United missed estimates on Thursday as it grappled with revenue management shortfalls and competitive pressure, while Southwest's profit was as analysts expected.

Alaska Air Group, a smaller carrier based in Seattle, reported higher-than-expected earnings.

United shares fell as much as 4 percent before recovering. Most other airline stocks moved up, with US Airways Group up 6 percent and American Airlines parent AMR Corp, with which it hopes to merge, up nearly 9 percent in over-the-counter trading.

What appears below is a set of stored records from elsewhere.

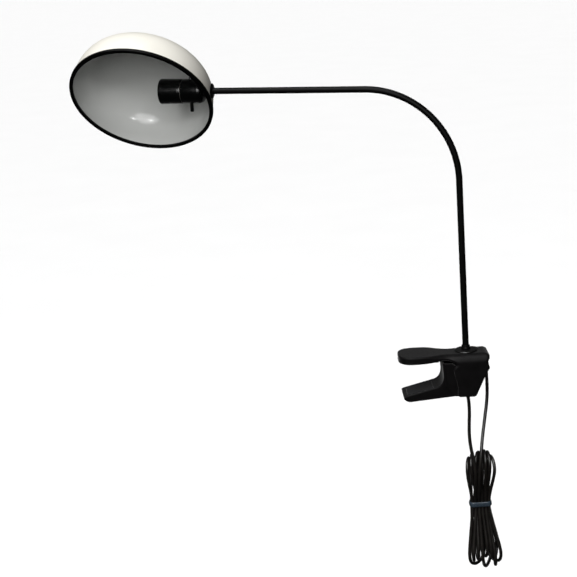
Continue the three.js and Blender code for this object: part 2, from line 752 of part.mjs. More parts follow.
// Guard between plug and cord: turned straight, then bent onto the cord's arc.
function plugGuard() {
  const start = plugTop + gap - loopZ;
  const end = loopRadius * THREE.MathUtils.degToRad(180 - guardAngle) - 2.5 * gap;
  const steps = 6;
  const profile = [[0, start]];
  for (let i = 0; i <= steps; i += 1) {
    const t = i / steps;
    profile.push([5.6 - 2 * t, start + (end - start) * t]);
  }
  profile.push([0, end]);
  const geometry = turned(profile, 16);
  const position = geometry.attributes.position;
  for (let i = 0; i < position.count; i += 1) {
    const x = position.getX(i);
    const z = position.getZ(i);
    if (z > 0) {
      const angle = Math.PI - z / loopRadius;
      position.setX(i, loopRadius + (loopRadius - x) * Math.cos(angle));
      position.setZ(i, (loopRadius - x) * Math.sin(angle));
    }
  }
  geometry.translate(plugX, plugY, loopZ);
  return geometry;
}
add(lamp, 'plug_guard', plugGuard(), blackRubber);

export default lamp;
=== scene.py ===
"""Clip-on reading lamp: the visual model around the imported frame. Metres, in the frame's own axes."""
import json
import math

import bmesh
import bpy
import numpy as np
from mathutils import Matrix, Vector


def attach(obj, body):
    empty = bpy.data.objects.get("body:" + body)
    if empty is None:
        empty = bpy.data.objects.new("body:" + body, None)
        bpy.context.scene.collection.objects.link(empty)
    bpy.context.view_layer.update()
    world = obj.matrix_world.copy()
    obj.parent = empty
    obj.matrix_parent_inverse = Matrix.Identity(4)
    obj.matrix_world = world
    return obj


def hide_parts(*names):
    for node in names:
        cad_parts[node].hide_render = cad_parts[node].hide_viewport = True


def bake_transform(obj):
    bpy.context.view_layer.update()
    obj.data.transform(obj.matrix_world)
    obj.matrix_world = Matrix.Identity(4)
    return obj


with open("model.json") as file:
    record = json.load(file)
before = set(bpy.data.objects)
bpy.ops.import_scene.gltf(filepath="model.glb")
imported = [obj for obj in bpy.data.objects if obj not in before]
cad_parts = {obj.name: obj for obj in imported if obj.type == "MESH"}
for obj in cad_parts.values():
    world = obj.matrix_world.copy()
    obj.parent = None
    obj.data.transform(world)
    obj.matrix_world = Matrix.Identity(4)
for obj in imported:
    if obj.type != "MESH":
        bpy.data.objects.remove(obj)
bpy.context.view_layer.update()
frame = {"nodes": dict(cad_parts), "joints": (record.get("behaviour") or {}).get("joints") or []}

joints = {joint["name"]: joint for joint in frame["joints"]}
nodes = frame["nodes"]
PIVOT = tuple(joints["jaw_hinge"]["pos_m"])
ARM_FOOT = tuple(joints["arm_swivel"]["pos_m"])


# ---- camera ----

CAMERA_PLACE = (-0.1813, -2.0912, 0.6591)
CAMERA_YAW = math.radians(-0.5)
CAMERA_PITCH = math.radians(14.2)
CAMERA_ROLL = math.radians(4.03)
CAMERA_LENS = 86.6


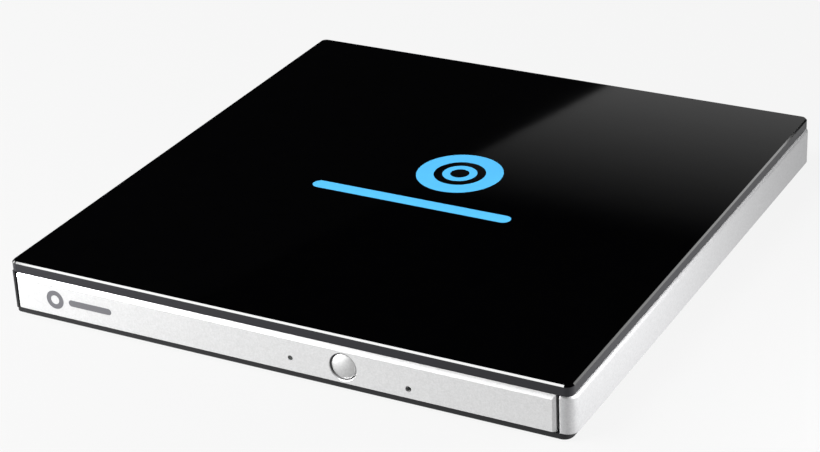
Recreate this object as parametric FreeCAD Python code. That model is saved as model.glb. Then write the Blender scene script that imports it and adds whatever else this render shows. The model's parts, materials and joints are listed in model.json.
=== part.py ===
"""External optical drive: a slim tray-loading disc drive in a glossy black and satin silver desktop case.

Frame: millimetres, +Z up, origin on the resting plane under the centre of the case. The tray opens towards -Y.
Each function builds one sub-part; main() writes each of them to parts/NODE.step.
"""
import FreeCAD
import Part
import math
import os

V = FreeCAD.Vector
Z_AXIS = V(0, 0, 1)

# ---- overall size -------------------------------------------------------------------------------------------
WIDTH = 139.6
DEPTH = 144.0
HEIGHT = 13.5
SIDE = WIDTH / 2
FRONT = -DEPTH / 2
REAR = DEPTH / 2

# ---- outer case: heights ------------------------------------------------------------------------------------
FOOT_PROUD = 0.35
BASE_TOP = 1.6
FRAME_TOP = 10.85
LID_RIM_BOTTOM = 10.95
LID_POCKET_TOP = 12.35
COVER_BOTTOM = 11.35
COVER_TOP = 12.25

# ---- outer case: plan ---------------------------------------------------------------------------------------
LID_SIDE = SIDE - 0.4
LID_REAR = REAR - 0.8
LID_CORNER = 1.7
LID_BEVEL = 0.36
LID_RIM = 2.2
FACE = FRONT + 0.4
FRAME_WALL = 1.6
FRAME_CORNER = 2.8
FRAME_INNER = SIDE - FRAME_WALL
BASE_INSET = 1.0
BASE_CORNER = 2.2
POST_SIDE = SIDE - 0.45
POST_THICK = 0.75
POST_ROUND = 0.35
BASE_WALL_TOP = 4.0
CASE_SCREW_X = 66.2
CASE_SCREW_Y = (-56.0, 58.0)
SCREW_SPLIT = 4.0

# ---- tray front ---------------------------------------------------------------------------------------------
BEZEL_LEFT = -68.5
BEZEL_RIGHT = 65.6
BEZEL_BOTTOM = 1.75
BEZEL_TOP = 10.45
BEZEL_THICK = 2.0
BEZEL_BEVEL_TALL = 1.1
BEZEL_END_BEVEL = 0.75
BEZEL_BEVEL_DEEP = 0.45
BEZEL_BACK = FACE + BEZEL_THICK
BEZEL_ROUND = 0.7
BEZEL_RETURN_END = -67.0
BEZEL_TABS_X = (-52.0, -26.0, 38.0)
RETURN_LEFT = BEZEL_RIGHT + 0.75
RETURN_ROUND = 0.45
BUTTON_X = 16.3
BUTTON_Z = 5.6
BUTTON_R = 2.92
BUTTON_HOLE_R = 3.25
BUTTON_HOLE_EDGE = 0.12
INDICATOR_X = 3.4
INDICATOR_Z = 4.9
INDICATOR_R = 0.6
RELEASE_X = 31.9
RELEASE_Z = 3.95
RELEASE_R = 0.7

# ---- slim drive sheet-metal case ----------------------------------------------------------------------------
SHEET = 0.5
DRIVE_SIDE = 63.6
DRIVE_FRONT = -66.0
DRIVE_REAR = 59.6
DRIVE_FLOOR = 1.8
DRIVE_CEILING = 10.8
WING_X = 54.0
WING_Z = 6.0

# ---- tray and rails -----------------------------------------------------------------------------------------
TRAY_LEFT = -62.7
TRAY_RIGHT = 52.6
TRAY_FRONT = BEZEL_BACK + 0.1
TRAY_REAR = 57.5
TRAY_TOP = 10.3
TRAY_BOTTOM = 6.4
TRAY_EDGE_BOTTOM = 6.9
DISC_FLOOR = 8.2
SMALL_DISC_FLOOR = 7.6
DISC_WELL_R = 60.6
SMALL_DISC_WELL_R = 40.8
LEFT_FACE = -DRIVE_SIDE + SHEET
RIGHT_FACE = WING_X - SHEET
RAIL_Z = (3.2, 6.0)
RAIL_Y = (-60.0, 40.0)
GUIDE_Y = (-64.0, 50.0)
RUN_GAP = 0.1

# ---- spindle and traverse, in the traverse's own frame: u along the sled's travel, v across it ---------------
SPINDLE_X = 0.0
SPINDLE_Y = -5.0
TRAVERSE_ANGLE = 225.0
OPENING_R = 16.5
OPENING_END = 65.0
OPENING_HALF = 16.0
LEDGE = 2.0
LEDGE_Z = 7.2
COVER_PLATE = 0.3
CHASSIS_Z = (5.2, 5.9)
CHASSIS_START = -17.0
CHASSIS_END = 67.5
CHASSIS_HALF = 17.0
BEAM_INNER = 15.6
BEAM_BOTTOM = 3.4
ROD_V = 13.8
ROD_Z = 4.5
ROD_R = 1.0
SCREW_V = 10.6
THREAD_PITCH = 3.0
THREAD_R = 1.5
CORE_R = 1.15
SCREW_SPAN = (15.4, 64.6)
THREAD_INSET = 1.0
LENS_START = 24.0
PICKUP_HALF = 8.0
PICKUP_BOTTOM = 3.1
PICKUP_TOP = 6.8
DAMPERS = ((-13.0, -14.0), (-13.0, 14.0), (70.2, 0.0))
DAMPER_R = 2.6
DAMPER_SCREW_R = 0.8
TURNTABLE_TOP = 9.0
HUB_R = 7.4
HUB_TOP = 10.4
SHAFT_R = 1.0
CLAW_PROUD = 0.2

# ---- latch and ejector --------------------------------------------------------------------------------------
LATCH_PIVOT = (27.0, -56.0)
LATCH_PIN = (47.0, -50.0)
LATCH_PIN_R = 0.9
LATCH_Z = (3.4, 4.6)
LATCH_SWING = 11.0
PLUNGER_ARM = 9.0
EJECTOR_X = 36.0

# ---- boards -------------------------------------------------------------------------------------------------
MAIN_BOARD = (-58.0, 28.0, 27.0, 57.0)
MAIN_BOARD_Z = (2.8, 3.6)
BRIDGE_BOARD = (-34.0, 52.0, 61.2, 68.2)
BRIDGE_BOARD_Z = (2.6, 3.4)
SATA_X = (-28.0, -4.0)
USB_X = 40.0
USB_Z = (3.4, 7.3)
USB_HALF = 3.85
FLEX_X = (-57.0, -43.0)
FLEX_THICK = 0.12


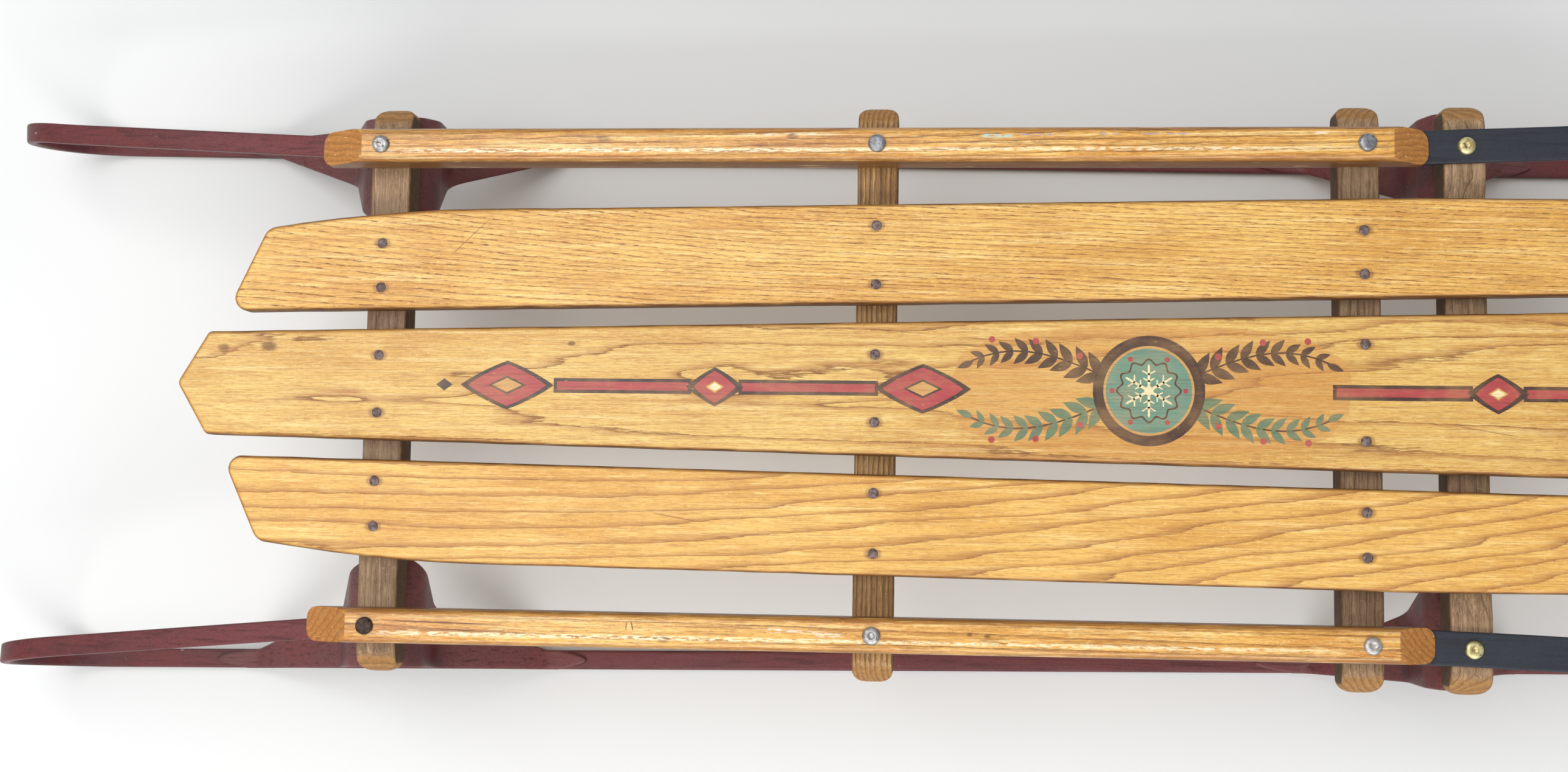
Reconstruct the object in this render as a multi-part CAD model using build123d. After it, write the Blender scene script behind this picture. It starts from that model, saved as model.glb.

U.S. airlines have merged, boosted airfares and better aligned their flying with demand to improve results. The industry is on track to post higher profits for 2013 over 2012, analysts said.

"The airlines will have a very good year this year and things are poised to be good in the business environment for next year," said Henry Harteveldt, a travel industry analyst with consulting firm Hudson Crossing LLC. "But the airlines have to deliver what the customers want."

Southwest and United carried fewer passengers in the third quarter but had higher average fares. Delta Air Lines, US Airways and AMR Corp earlier posted profits that topped estimates for the third quarter, a seasonally strong period that includes summer vacation travel.

While the two-week U.S. government shutdown hurt early October revenue, many carriers said travel demand had bounced back. Delta said margins would expand in the current quarter, and Southwest, American and US Airways cited good bookings.

"We heard most airline executives say that holiday bookings are stacking up very strongly, yields are holding up and I think the industry is still pretty healthy," said Jim Corridore, an equity analyst with S&P Capital IQ. He said he expected demand to strengthen, barring any major shocks that disrupt travel.

Southwest had net income of $259 million, or 37 cents a share, in the third quarter, compared with $16 million, or 2 cents a share, a year earlier. Excluding items, profit was 34 cents a share, in line with analysts expectations, according to Thomson Reuters I/B/E/S. Quarterly revenue at Southwest rose 5.5 percent to $4.5 billion, as the average fare rose 11 percent to $159.39.

United earned $379 million, or 98 cents a share, up from $6 million, or 2 cents a share, a year earlier. Excluding merger costs, profit was $1.51 a share. Its revenue rose 3 percent to $10.23 billion as yield, a gauge of the average fare paid per mile flown, rose about 2 percent to 15.96 cents.

Shares of United were up 0.5 percent at $31.09, and Southwest rose 2.6 percent to $16.84. Alaska Air was up 3.7 percent to $69.54.